-- Start Recorded data --
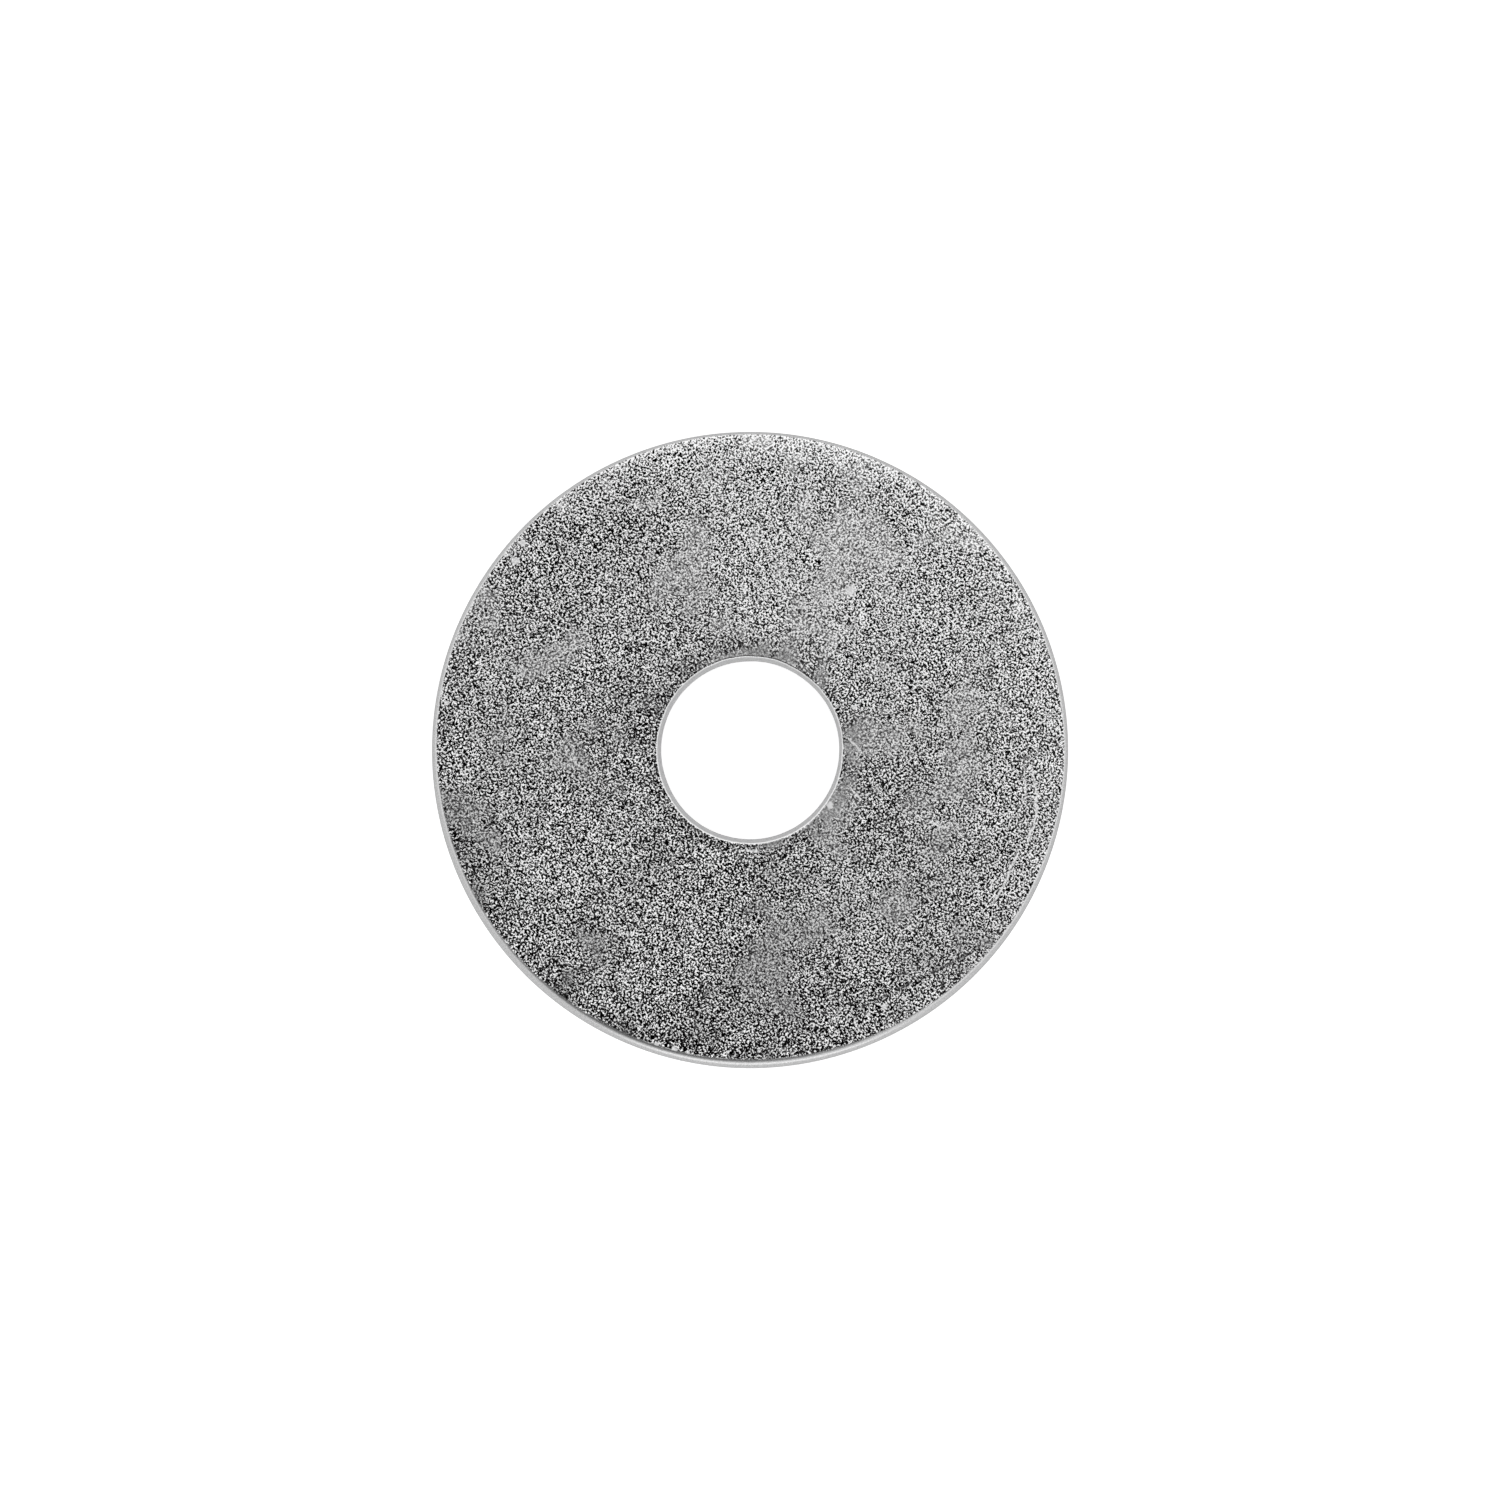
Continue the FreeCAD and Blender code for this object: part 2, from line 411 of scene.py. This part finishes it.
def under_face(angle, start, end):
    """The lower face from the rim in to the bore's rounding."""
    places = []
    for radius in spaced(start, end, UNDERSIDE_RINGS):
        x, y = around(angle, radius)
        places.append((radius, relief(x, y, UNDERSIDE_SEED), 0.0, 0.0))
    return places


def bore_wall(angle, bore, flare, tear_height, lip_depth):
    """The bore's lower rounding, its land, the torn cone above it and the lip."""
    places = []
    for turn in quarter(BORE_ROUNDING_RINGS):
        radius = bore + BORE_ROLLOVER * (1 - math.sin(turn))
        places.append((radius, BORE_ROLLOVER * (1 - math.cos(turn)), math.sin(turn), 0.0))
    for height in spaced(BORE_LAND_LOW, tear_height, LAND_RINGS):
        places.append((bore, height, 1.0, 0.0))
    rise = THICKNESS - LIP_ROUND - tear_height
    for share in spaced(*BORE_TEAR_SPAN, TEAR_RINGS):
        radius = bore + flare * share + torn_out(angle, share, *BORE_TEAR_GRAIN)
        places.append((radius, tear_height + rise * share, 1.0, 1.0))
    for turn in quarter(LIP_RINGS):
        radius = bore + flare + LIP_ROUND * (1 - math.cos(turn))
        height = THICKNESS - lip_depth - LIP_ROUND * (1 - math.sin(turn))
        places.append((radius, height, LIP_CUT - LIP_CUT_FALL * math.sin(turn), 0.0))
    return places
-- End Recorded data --
### Required work
Write the entire listing out again, word for word.

### Answer below
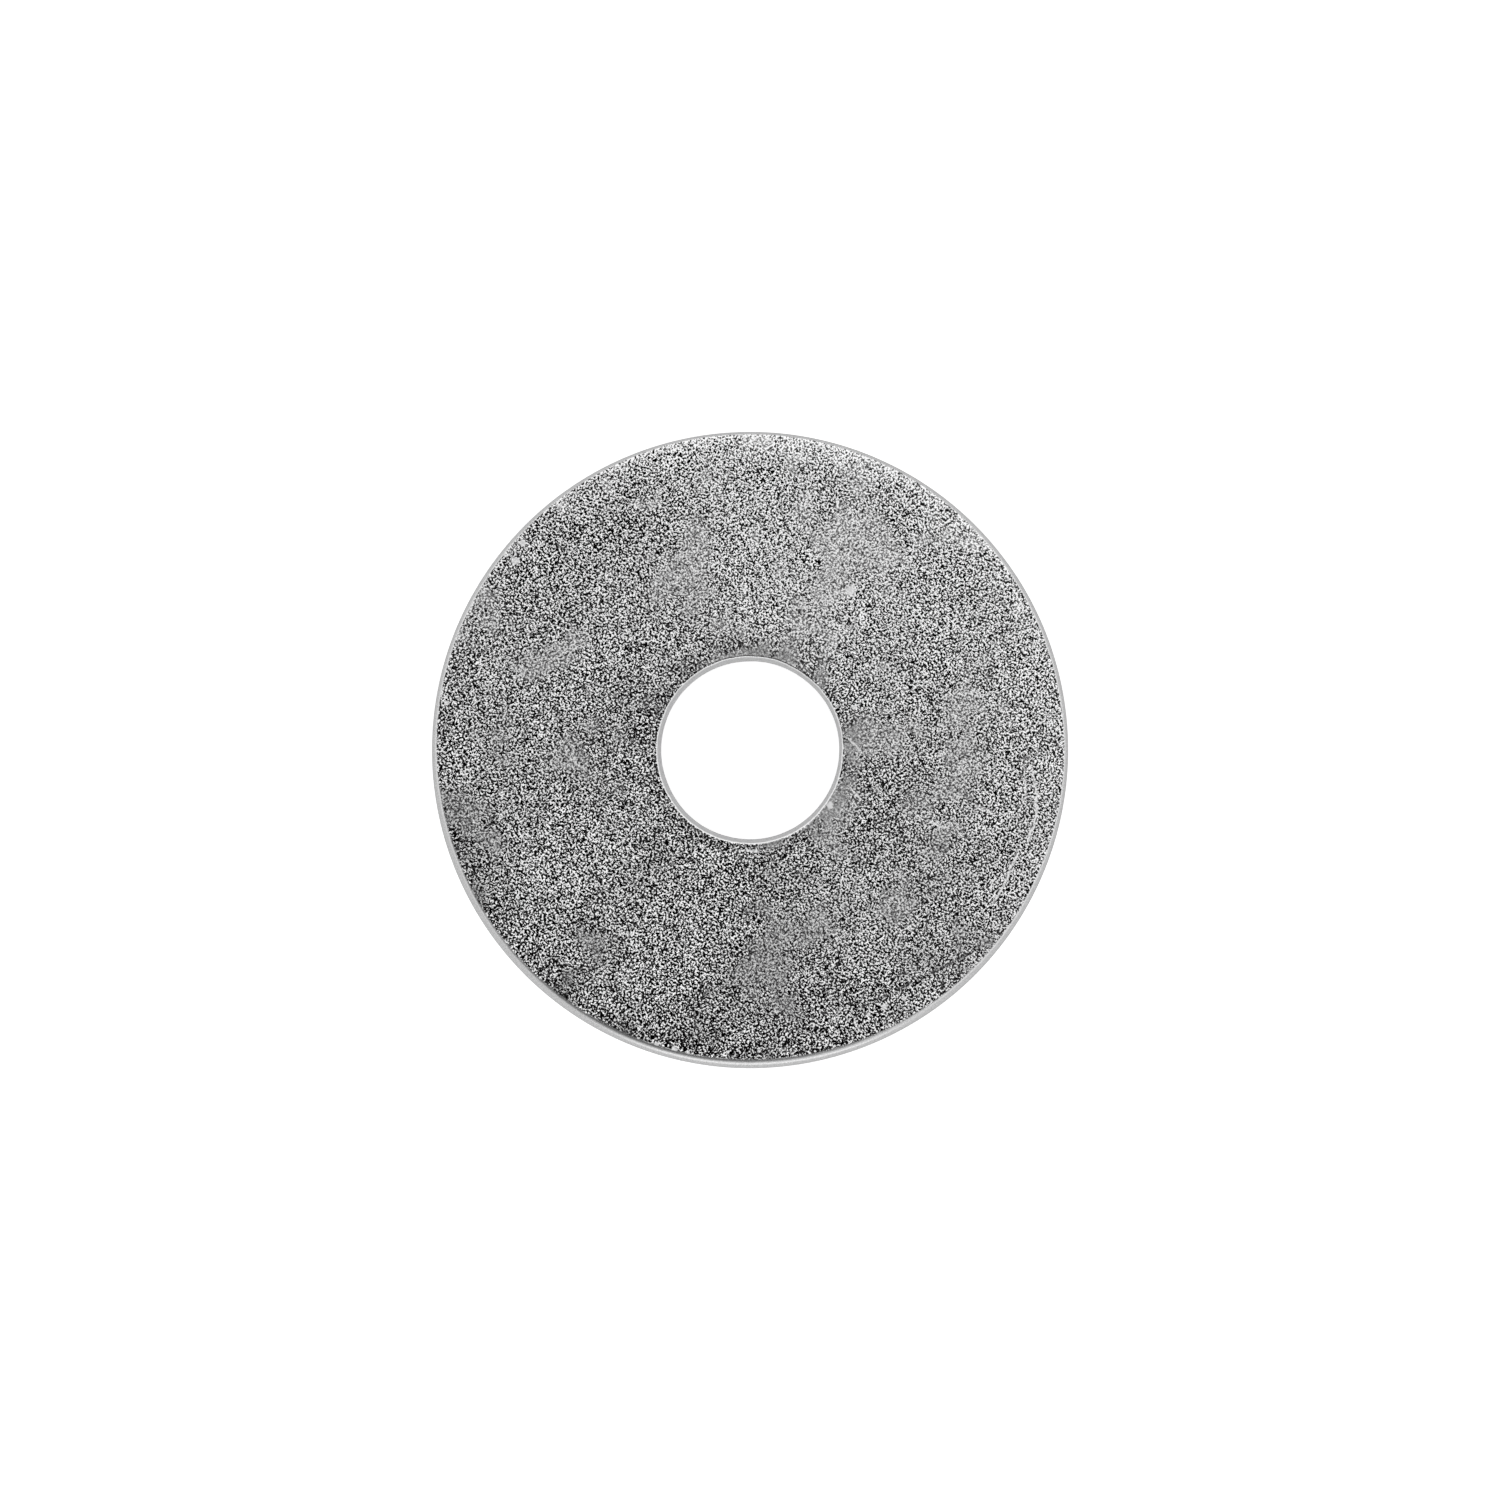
Continue the FreeCAD and Blender code for this object: part 2, from line 411 of scene.py. This part finishes it.
def under_face(angle, start, end):
    """The lower face from the rim in to the bore's rounding."""
    places = []
    for radius in spaced(start, end, UNDERSIDE_RINGS):
        x, y = around(angle, radius)
        places.append((radius, relief(x, y, UNDERSIDE_SEED), 0.0, 0.0))
    return places


def bore_wall(angle, bore, flare, tear_height, lip_depth):
    """The bore's lower rounding, its land, the torn cone above it and the lip."""
    places = []
    for turn in quarter(BORE_ROUNDING_RINGS):
        radius = bore + BORE_ROLLOVER * (1 - math.sin(turn))
        places.append((radius, BORE_ROLLOVER * (1 - math.cos(turn)), math.sin(turn), 0.0))
    for height in spaced(BORE_LAND_LOW, tear_height, LAND_RINGS):
        places.append((bore, height, 1.0, 0.0))
    rise = THICKNESS - LIP_ROUND - tear_height
    for share in spaced(*BORE_TEAR_SPAN, TEAR_RINGS):
        radius = bore + flare * share + torn_out(angle, share, *BORE_TEAR_GRAIN)
        places.append((radius, tear_height + rise * share, 1.0, 1.0))
    for turn in quarter(LIP_RINGS):
        radius = bore + flare + LIP_ROUND * (1 - math.cos(turn))
        height = THICKNESS - lip_depth - LIP_ROUND * (1 - math.sin(turn))
        places.append((radius, height, LIP_CUT - LIP_CUT_FALL * math.sin(turn), 0.0))
    return places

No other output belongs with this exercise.